I am beginning to get more comfortable with this approach to painting using a value study. 30 days of value studies is changing my eye and thought processes. Hopefully it will pay off in the future.

Thirty Days

I just finished a course on drawing as a preliminary to one on brushwork, and then color theory. Between will be challenges, and the challenge between drawing and brushwork is a 30-day challenge to do small, preliminary sketches in pencil.

Day 1

One of the things I have enjoyed about the course, taught by Ian Roberts, is the development of drawing as a preliminary to a painting. Initially, as in the first few weeks, shapes were simple and the point was to carve out space on a 2D surface to create a 3D image. We ended with a challenge of doing one such sketch a day for 30 days – or however many sketches we could do. I have time to do 30, so 30 it will be.

Day 2

I never do value studies, but I admit to laziness and impatience on my part. So, I decided that I needed to do something which will shake up my approaches to painting. As well, values are always hard for me to see as color always gets me.

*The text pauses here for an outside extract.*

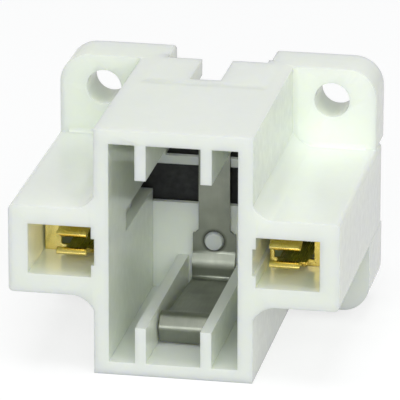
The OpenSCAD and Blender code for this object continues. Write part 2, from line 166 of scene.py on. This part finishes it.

Roberts says, “Color gets all the attention but value does the hard work.” Or something like that. So true!

What I have enjoyed in particular is how Roberts approaches composition – leading lines, horizontal, verticals, and all leading to the focal point of the picture. I think I am getting that. The direction of the pencil lines indicates, too, the vertical, diagonal, and horizontal. Brush strokes can indicate the same.

Obviously the first picture has some verticals – and things we expect to be vertical, even if tipsy, such as the fence posts on either side of the road. The second one, a picture of low tide at a local beach, doesn’t seem to have any verticals except in the cliffs. But wait! The lines of the ocean and beach are nearly vertical – something I never considered until Roberts pointed them out.

I admit, I am curious how I will get my black and white studies onto a painted surface in color, but I guess that will come with time and practice. All told, I will be in his class through August, and I hope by that time to see some improvement.